Assuredly this is not the exuberant, electric Mario we know & love - but then again, I'm not sure we would want that Mario unleashed on these delicate vessels. Some of his earlier Christmas renderings were, indeed, inappropriately boisterous. Here the voice has darkened, deepened, and lost much of the youthful suppleness of old (his sotto voce, on the few occasions when he uses it, is almost raspy) while his approach is restrained, sometimes to the point of indifference. He is carelessly sloppy, for example, in the downward runs in Joy to the World, which is a great pity given the gaiety of the Handelian arrangement; had he sung his part as well as the orchestra & chorus performed theirs, this would have been a highlight. As it is, there is no real highlight, just a series of pleasant but melancholic musings from the fading voice of a dying giant, forgivingly enveloped in lush orchestral & choral support. Mario negotiates the tricky passages in Silent Night, "Sleep in heavenly peace" and "Jesus Lord at Thy birth" more comfortably than earlier; there are flashes of his old glory in Adeste Fideles; O Christmas Tree with different lyrics is especially pleasant; The First Noël, on the other hand, is especially stolid; Guardian Angels is a struggle.
Tellingly, there is no track I feel an urge to listen to a second time, & this CD will probably stay in its case for the rest of my life! The earlier Camden Christmas With Mario Lanza release, by contrast, had some excellent material on it, & I sincerely hope it has not been a casualty of this alternative Christmas offering.
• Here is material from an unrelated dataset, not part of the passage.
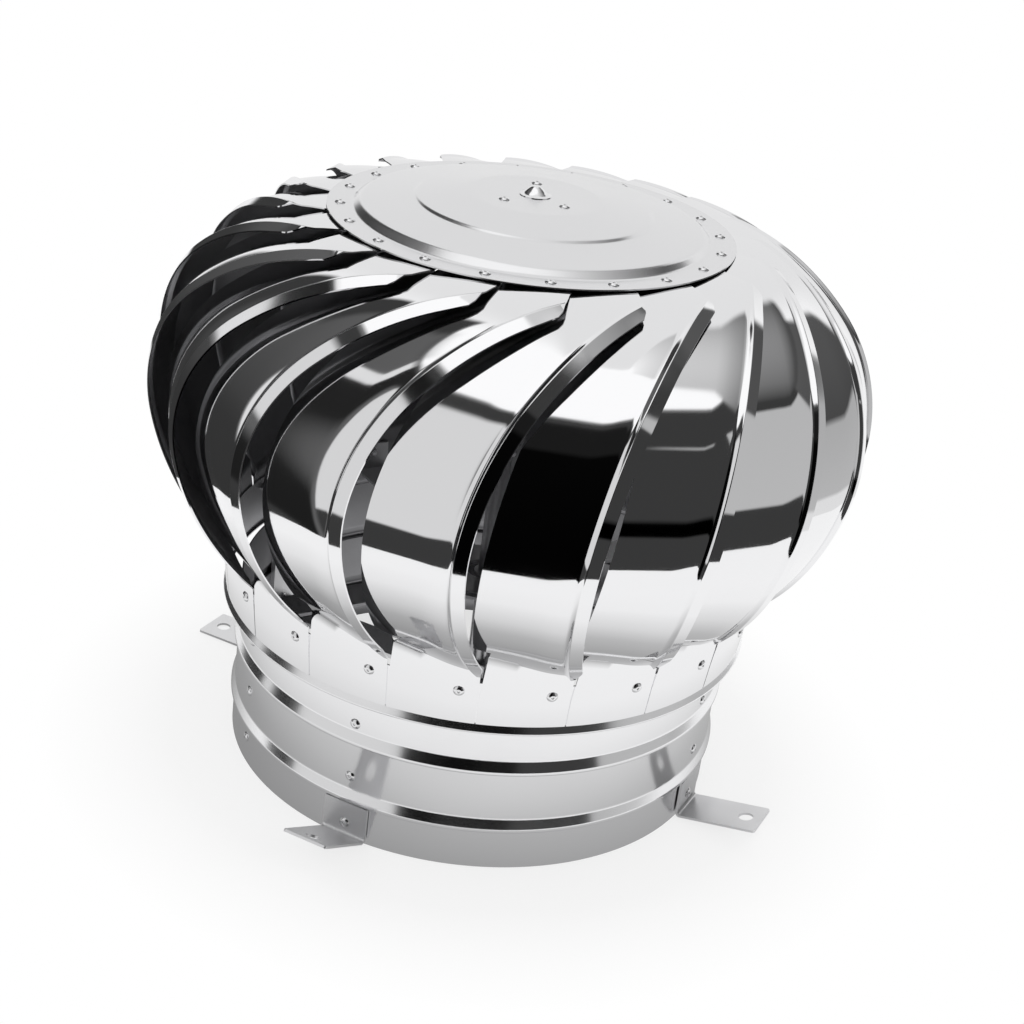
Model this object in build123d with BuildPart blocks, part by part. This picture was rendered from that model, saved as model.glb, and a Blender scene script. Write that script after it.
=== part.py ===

Overall, Lanza Sings Christmas Carols will probably not harm Mario's memory the way I feared in my review of When Day Is Done; neither will it do it any particular good! One would wish to say very firmly to BMG - now that you've got this out of your system, may we please get back to some really worthwhile releases? How about another double-album modelled on the Encore format: Neapolitan songs alternating with arias - all taken from the Coke Show?!